On a podcast this week, Gary Parrish of floated the best idea I’ve heard yet to solve this annual issue for mid-major schools that won their regular season but not their conference tournament. His proposal was this: Change the First Four in Dayton. Two of those games ought to be between the type of at-large teams that get in with our current system, bubble teams like Indiana or Texas A&M. The other two games ought to be between the best teams in one-bid leagues who didn’t get the automatic bid – teams like Murray State. They play each other to get their shot at proper NCAA tournament games.

Isn’t that what the NCAA tournament is all about anyway? Giving lesser-known teams a chance? Wouldn’t all of us rather see an exciting Murray State team that frankly hasn’t had the opportunities for big wins this season over teams like Texas or Texas A&M or Illinois – teams who’ve had all the opportunities in the world during their regular season, yet didn’t prove themselves as a no-doubt tournament team?

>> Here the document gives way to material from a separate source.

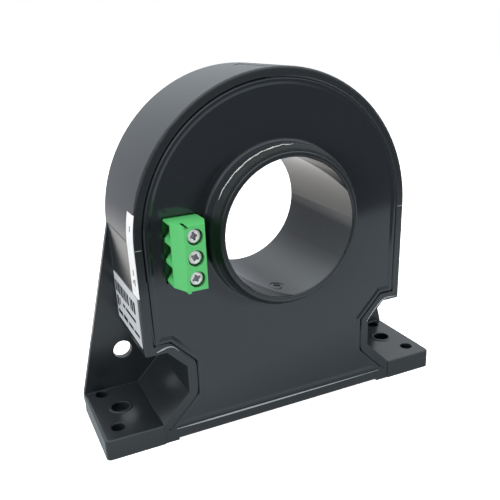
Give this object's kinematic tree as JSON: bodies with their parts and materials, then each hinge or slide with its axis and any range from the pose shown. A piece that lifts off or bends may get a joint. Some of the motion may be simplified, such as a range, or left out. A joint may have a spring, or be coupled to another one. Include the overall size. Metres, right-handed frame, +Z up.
{
  "type": "hall effect current sensor",
  "caption": "Panel-mounted hall effect current sensor: black arched housing on feet with a round through aperture, a rear mounting flange and a green screw terminal.",
  "frame": {"origin": "midway between the two large foot holes, on the plane that the feet rest on", "axes": "+X to the right along the base, +Y to the back along the aperture's axis, +Z up"},
  "size_m": [0.1, 0.0355, 0.0922],
  "materials": {
    "housing_plastic": "semi-gloss moulded ABS",
    "cover_plastic": "glossy moulded ABS",
    "sealant": "cured clear adhesive",
    "label_film": "silvered polyester film",
    "sticker_paper": "white coated paper",
    "terminal_plastic": "satin moulded polyamide",
    "screw_zinc": "zinc plated",
    "cage_nickel": "nickel plated",
    "pin_tinned": "tinned",
    "core_steel": "strip wound, varnished",
    "former_plastic": "moulded nylon",
    "winding_copper": "enamelled wire",
    "package_plastic": "moulded epoxy",
    "board_laminate": "solder resist",
    "capacitor_sleeve": "shrunk sleeve",
    "resistor_body": "lacquered",
    "diode_body": "moulded epoxy"
  },
  "bodies": {
    "root": {"amplifier_chip": "package_plastic", "burden_resistor_1": "resistor_body", "burden_resistor_2": "resistor_body", "capacitor_1": "capacitor_sleeve", "capacitor_2": "capacitor_sleeve", "circuit_board": "board_laminate", "core_ring": "core_steel", "former_back": "former_plastic", "former_front": "former_plastic", "front_cover": "cover_plastic", "hall_element": "package_plastic", "housing": "housing_plastic", "power_transistor_1": "package_plastic", "power_transistor_2": "package_plastic", "protection_diode_1": "diode_body", "protection_diode_2": "diode_body", "seal_sticker": "sticker_paper", "sealant_bead": "sealant", "secondary_winding": "winding_copper", "side_label": "label_film", "terminal_body": "terminal_plastic", "terminal_pin_1": "pin_tinned", "terminal_pin_2": "pin_tinned", "terminal_pin_3": "pin_tinned", "winding_lead_1": "winding_copper", "winding_lead_2": "winding_copper"},
    "screw_1": {"terminal_screw_1": "screw_zinc"},
    "cage_1": {"terminal_cage_1": "cage_nickel"},
    "screw_2": {"terminal_screw_2": "screw_zinc"},
    "cage_2": {"terminal_cage_2": "cage_nickel"},
    "screw_3": {"terminal_screw_3": "screw_zinc"},
    "cage_3": {"terminal_cage_3": "cage_nickel"}
  },
  "joints": [
    {"name": "screw_1_turn", "type": "hinge", "parent": "root", "child": "screw_1", "pos_m": [-0.0262, -0.02, 0.05698], "axis": [0, 1, 0], "range_deg": [0, 1440]},
    {"name": "cage_1_lift", "type": "slide", "parent": "root", "child": "cage_1", "axis": [0, -1, 0], "range_m": [0, 0.0018]},
    {"name": "screw_2_turn", "type": "hinge", "parent": "root", "child": "screw_2", "pos_m": [-0.0262, -0.02, 0.0519], "axis": [0, 1, 0], "range_deg": [0, 1440]},
    {"name": "cage_2_lift", "type": "slide", "parent": "root", "child": "cage_2", "axis": [0, -1, 0], "range_m": [0, 0.0018]},
    {"name": "screw_3_turn", "type": "hinge", "parent": "root", "child": "screw_3", "pos_m": [-0.0262, -0.02, 0.04682], "axis": [0, 1, 0], "range_deg": [0, 1440]},
    {"name": "cage_3_lift", "type": "slide", "parent": "root", "child": "cage_3", "axis": [0, -1, 0], "range_m": [0, 0.0018]}
  ],
  "couplings": [
    {"joint": "screw_1_turn", "follows": "cage_1_lift", "rad_per_m": 13963},
    {"joint": "screw_2_turn", "follows": "cage_2_lift", "rad_per_m": 13963},
    {"joint": "screw_3_turn", "follows": "cage_3_lift", "rad_per_m": 13963}
  ]
}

So here is my plea to the NCAA tournament selection committee: Find it in your RPI-focused hearts to put the Murray State Racers in the tournament. If you don’t, I understand: It would be a major shift in the precedents you’ve set over the past several decades. But if you don’t put Murray State in for this tournament, change the way you look at these type of teams for future tournaments. Change your thinking for teams like this. Because these are the type of teams that bring excitement to one of America’s best sporting events. And teams like Murray State deserve a place in your dance.

After all, just read Coach Prohm’s tweet from Wednesday, just before midnight. The baby was born. It was a boy. His name was Cass.

"Cass is already screaming that we deserve a bid!!! Like father like son!!!" Prohm’s message read.

If you’re going to make an exception to your precedents, selection committee, isn’t now the time?